**Exercise requirements:**
Read the records below and copy each line that contains "joints".

**Records for this exercise:**
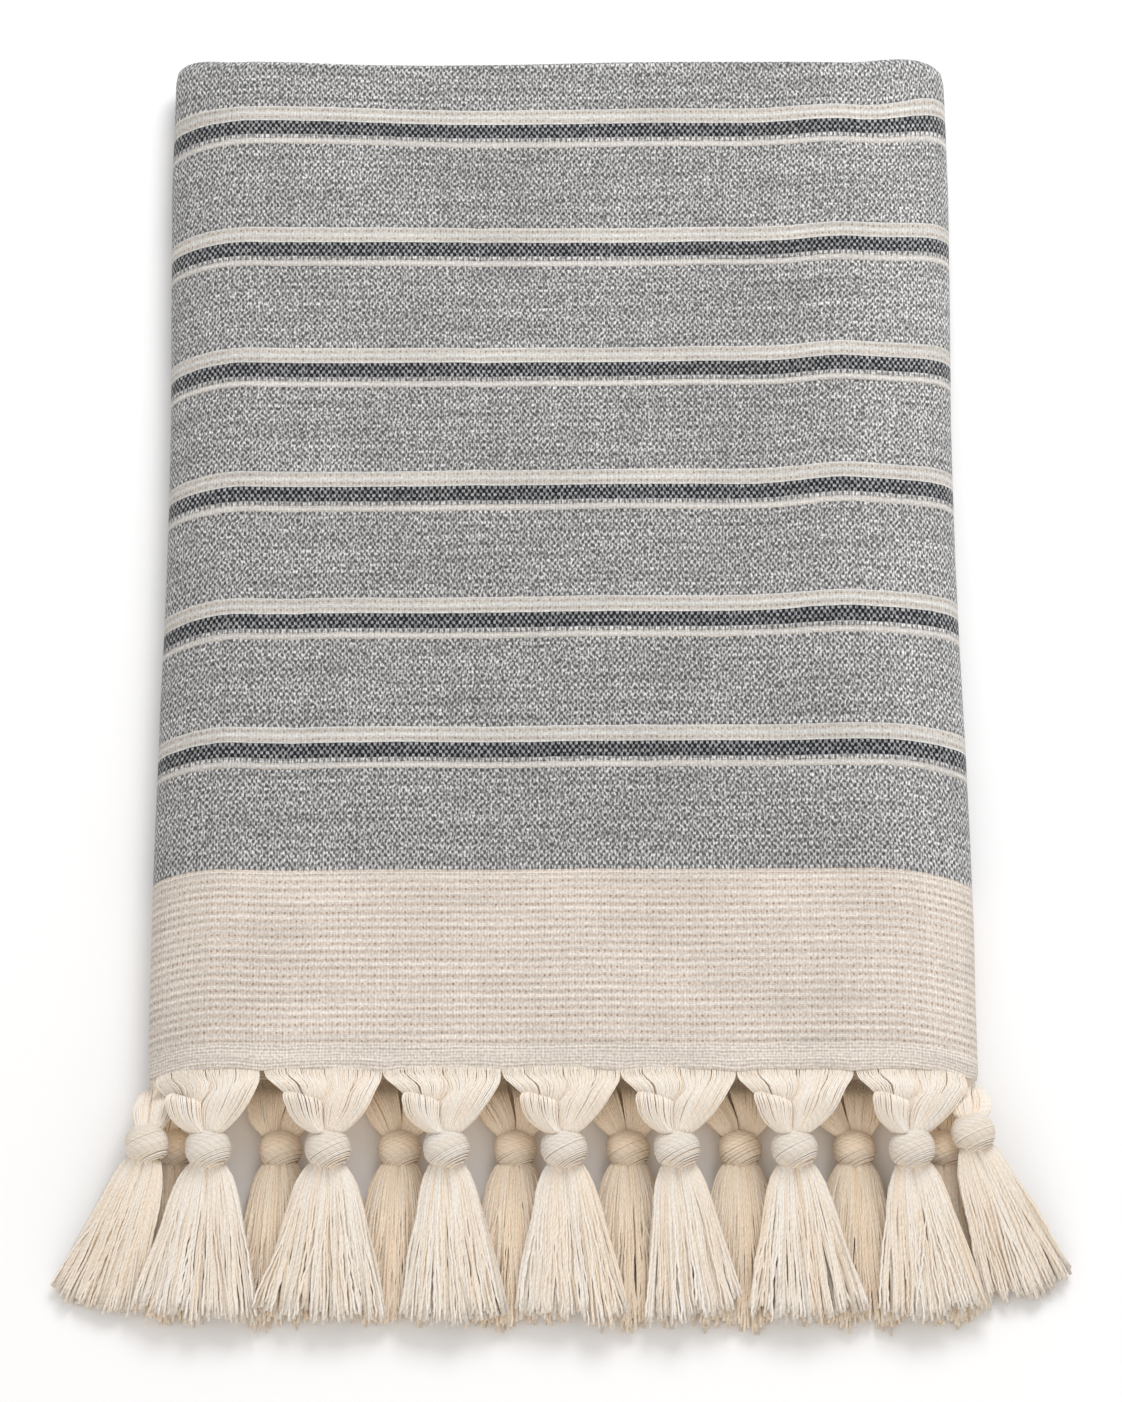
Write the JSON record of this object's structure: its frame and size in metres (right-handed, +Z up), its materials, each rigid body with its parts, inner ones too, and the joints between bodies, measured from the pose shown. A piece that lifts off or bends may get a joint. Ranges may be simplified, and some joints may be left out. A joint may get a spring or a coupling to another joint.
{
  "type": "folded hammam towel",
  "caption": "Flat-woven striped cotton bath towel lying folded, its sides wrapped behind, with a row of knotted tassels along the hem.",
  "frame": {"origin": "on the surface it lies on, under the middle of the folded towel with its tassels", "axes": "+X across the towel to the right, +Y from the tasselled hem to the far fold, +Z up"},
  "size_m": [0.395, 0.5548, 0.0357],
  "materials": {
    "towel_cloth": "flat woven cotton, grey with cream and dark stripes",
    "tassel_yarn": "cream cotton yarn"
  },
  "bodies": {
    "root": {"cloth": "towel_cloth", "tassel_front_1": "tassel_yarn", "tassel_front_2": "tassel_yarn", "tassel_front_3": "tassel_yarn", "tassel_front_4": "tassel_yarn", "tassel_front_5": "tassel_yarn", "tassel_front_6": "tassel_yarn", "tassel_front_7": "tassel_yarn", "tassel_side_left": "tassel_yarn", "tassel_side_right": "tassel_yarn", "tassel_back_1": "tassel_yarn", "tassel_back_2": "tassel_yarn", "tassel_back_3": "tassel_yarn", "tassel_back_4": "tassel_yarn", "tassel_back_5": "tassel_yarn", "tassel_back_6": "tassel_yarn", "tassel_back_7": "tassel_yarn", "tassel_back_8": "tassel_yarn"}
  },
  "joints": []
}
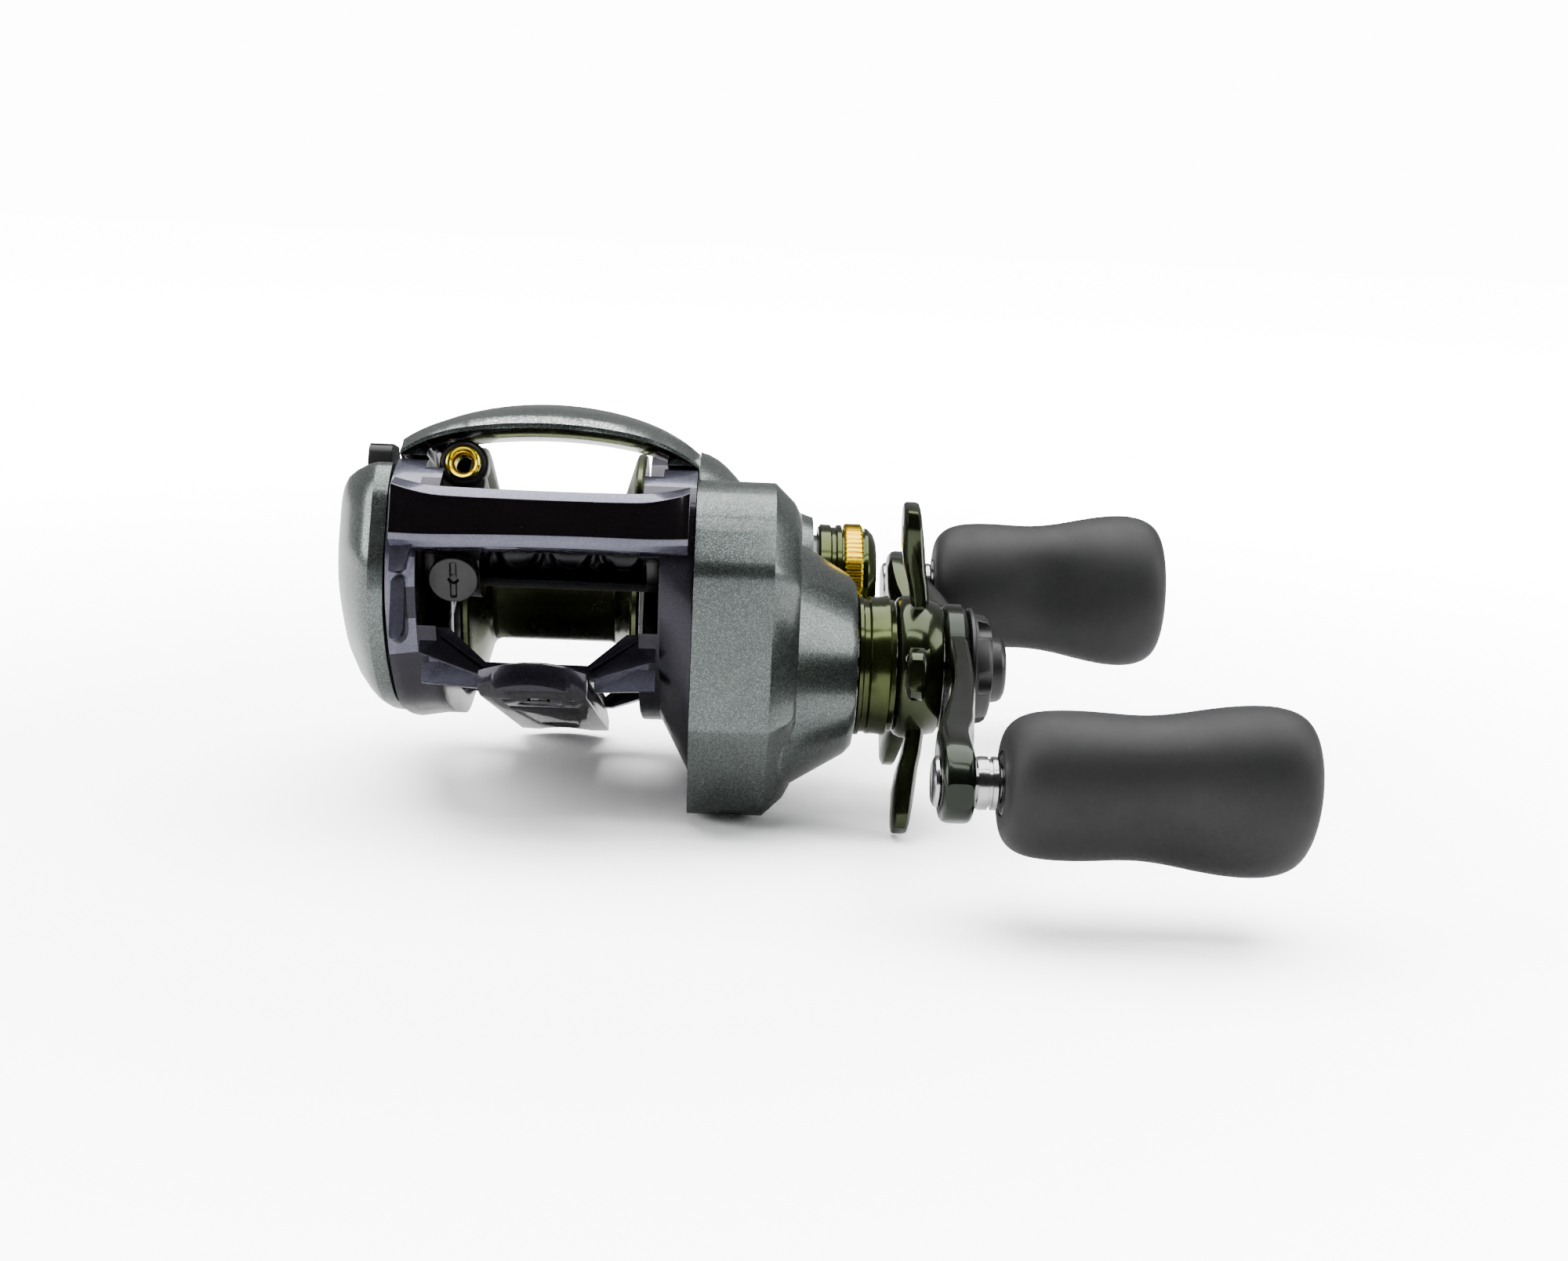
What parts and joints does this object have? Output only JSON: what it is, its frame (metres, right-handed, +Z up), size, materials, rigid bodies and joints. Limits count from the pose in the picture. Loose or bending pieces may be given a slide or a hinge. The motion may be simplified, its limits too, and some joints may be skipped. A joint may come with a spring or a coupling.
{
  "type": "low-profile baitcasting fishing reel",
  "caption": "Low-profile baitcasting reel with a sliding line guide, geared spool, star drag, double-ended crank with soft knobs and a foot for a rod's seat.",
  "frame": {"origin": "middle of the flat underside of the reel foot, where it lies in a rod's seat", "axes": "+X along the spool's axis towards the crank, +Y to the rear, +Z up from the table; the reel stands nose-up, so its foot is pitched 18.7 degrees about X and rests on its rear end"},
  "size_m": [0.1159, 0.1024, 0.0528],
  "materials": {
    "pearl_grey": "pearl grey metallic paint with fine flake, satin clear coat",
    "frame_violet": "dark violet-black gloss paint with lavender glints on the bevels",
    "olive_anodised": "turned aluminium, dark olive anodising, glossy",
    "crank_green": "forged aluminium, dark green-grey anodising, satin",
    "gold": "bright gold plating",
    "black_plastic": "moulded black plastic, fine grain",
    "rubber": "matte soft-touch moulded rubber",
    "steel": "machined stainless steel",
    "gear_brass": "machined brass",
    "drag_washer": "dry woven friction sheet"
  },
  "bodies": {
    "reel_body": {"frame": "frame_violet", "reel_foot": "black_plastic", "foot_screw_front": "steel", "foot_screw_rear": "steel", "top_hood": "pearl_grey", "gear_cover": "pearl_grey", "set_plate": "steel", "worm_guard": "black_plastic", "worm_bush_palm": "gear_brass", "worm_bush_gear": "gear_brass", "guide_rod": "steel", "idle_gear_pin": "steel", "spool_bearing": "steel", "pinion_bearing": "steel", "one_way_clutch": "steel", "tension_shim": "steel"},
    "palm_side": {"palm_cover": "pearl_grey", "palm_bearing": "steel", "brake_ring": "steel"},
    "palm_lever": {"palm_release_lever": "black_plastic"},
    "brake_dial": {"brake_dial": "black_plastic"},
    "spool": {"spool": "olive_anodised", "spool_shaft": "steel", "brake_drum": "black_plastic"},
    "yoke": {"pinion_yoke": "black_plastic"},
    "pinion": {"pinion_gear": "gear_brass"},
    "thumb_bar": {"thumb_bar": "black_plastic"},
    "crank": {"drive_shaft": "steel", "drive_gear": "gear_brass", "wind_drive_gear": "gear_brass", "drag_washer_inner": "drag_washer", "key_washer": "steel", "drag_washer_outer": "drag_washer", "drag_pressure_plate": "steel", "clutch_sleeve": "steel", "drag_hub": "olive_anodised", "handle_nut": "steel", "handle_arm": "crank_green", "nut_cover": "black_plastic", "spindle_front": "steel", "spindle_rear": "steel"},
    "star": {"star_wheel": "crank_green"},
    "idle": {"idle_gear": "black_plastic"},
    "worm": {"worm_shaft": "steel", "worm_gear": "black_plastic"},
    "carriage": {"line_guide": "black_plastic", "line_guide_ring": "gold", "pawl_cap": "black_plastic"},
    "pawl": {"pawl": "gear_brass"},
    "front_knob": {"knob_front": "rubber", "knob_bearing_front": "black_plastic"},
    "rear_knob": {"knob_rear": "rubber", "knob_bearing_rear": "black_plastic"},
    "tension_cap": {"tension_cap": "olive_anodised", "tension_cap_ring": "gold"}
  },
  "joints": [
    {"name": "crank_turn", "type": "hinge", "parent": "reel_body", "child": "crank", "pos_m": [0.051, -0.006, 0.00974], "axis": [1, 0, 0], "continuous": true},
    {"name": "star_turn", "type": "hinge", "parent": "crank", "child": "star", "pos_m": [0.047, -0.006, 0.00974], "axis": [1, 0, 0], "range_deg": [-360, 360]},
    {"name": "front_knob_spin", "type": "hinge", "parent": "crank", "child": "front_knob", "pos_m": [0.07, -0.04786, 0.00637], "axis": [1, 0, 0], "continuous": true},
    {"name": "rear_knob_spin", "type": "hinge", "parent": "crank", "child": "rear_knob", "pos_m": [0.07, 0.03587, 0.0131], "axis": [1, 0, 0], "continuous": true},
    {"name": "spool_turn", "type": "hinge", "parent": "reel_body", "child": "spool", "pos_m": [0, 0.01121, 0.01753], "axis": [1, 0, 0], "continuous": true},
    {"name": "idle_turn", "type": "hinge", "parent": "reel_body", "child": "idle", "pos_m": [0.02, -0.00968, 0.01712], "axis": [1, 0, 0], "continuous": true},
    {"name": "worm_turn", "type": "hinge", "parent": "reel_body", "child": "worm", "pos_m": [0, -0.01325, 0.02428], "axis": [1, 0, 0], "continuous": true},
    {"name": "thumb_bar_press", "type": "slide", "parent": "reel_body", "child": "thumb_bar", "axis": [0, -0.3206, -0.9472], "range_m": [0, 0.006]},
    {"name": "clutch_slide", "type": "slide", "parent": "reel_body", "child": "yoke", "axis": [1, 0, 0], "range_m": [0, 0.002]},
    {"name": "pinion_turn", "type": "hinge", "parent": "yoke", "child": "pinion", "pos_m": [0.025, 0.01121, 0.01753], "axis": [1, 0, 0], "continuous": true},
    {"name": "line_guide_slide", "type": "slide", "parent": "reel_body", "child": "carriage", "axis": [1, 0, 0], "range_m": [0, 0.02]},
    {"name": "pawl_swivel", "type": "hinge", "parent": "carriage", "child": "pawl", "pos_m": [-0.0103, -0.01325, 0.02428], "axis": [0, -0.9603, -0.279], "range_deg": [-25, 25]},
    {"name": "tension_cap_turn", "type": "hinge", "parent": "reel_body", "child": "tension_cap", "pos_m": [0.039, 0.01121, 0.01753], "axis": [1, 0, 0], "range_deg": [-360, 360]},
    {"name": "palm_cover_release", "type": "slide", "parent": "reel_body", "child": "palm_side", "axis": [-1, 0, 0], "range_m": [0, 0.02]},
    {"name": "palm_lever_slide", "type": "slide", "parent": "palm_side", "child": "palm_lever", "axis": [0, 0.9472, -0.3206], "range_m": [0, 0.003]},
    {"name": "brake_dial_turn", "type": "hinge", "parent": "palm_side", "child": "brake_dial", "pos_m": [-0.027, 0.01308, 0.01056], "axis": [1, 0, 0], "range_deg": [0, 300]}
  ],
  "couplings": [
    {"joint": "spool_turn", "follows": "crank_turn", "ratio": -7.4},
    {"joint": "pinion_turn", "follows": "crank_turn", "ratio": -7.4},
    {"joint": "idle_turn", "follows": "crank_turn", "ratio": -1.5385},
    {"joint": "worm_turn", "follows": "crank_turn", "ratio": 1.0526},
    {"joint": "clutch_slide", "follows": "thumb_bar_press", "ratio": 0.33333}
  ]
}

**Task response:**
Write the JSON record of this object's structure: its frame and size in metres (right-handed, +Z up), its materials, each rigid body with its parts, inner ones too, and the joints between bodies, measured from the pose shown. A piece that lifts off or bends may get a joint. Ranges may be simplified, and some joints may be left out. A joint may get a spring or a coupling to another joint.
  "joints": []
What parts and joints does this object have? Output only JSON: what it is, its frame (metres, right-handed, +Z up), size, materials, rigid bodies and joints. Limits count from the pose in the picture. Loose or bending pieces may be given a slide or a hinge. The motion may be simplified, its limits too, and some joints may be skipped. A joint may come with a spring or a coupling.
  "joints": [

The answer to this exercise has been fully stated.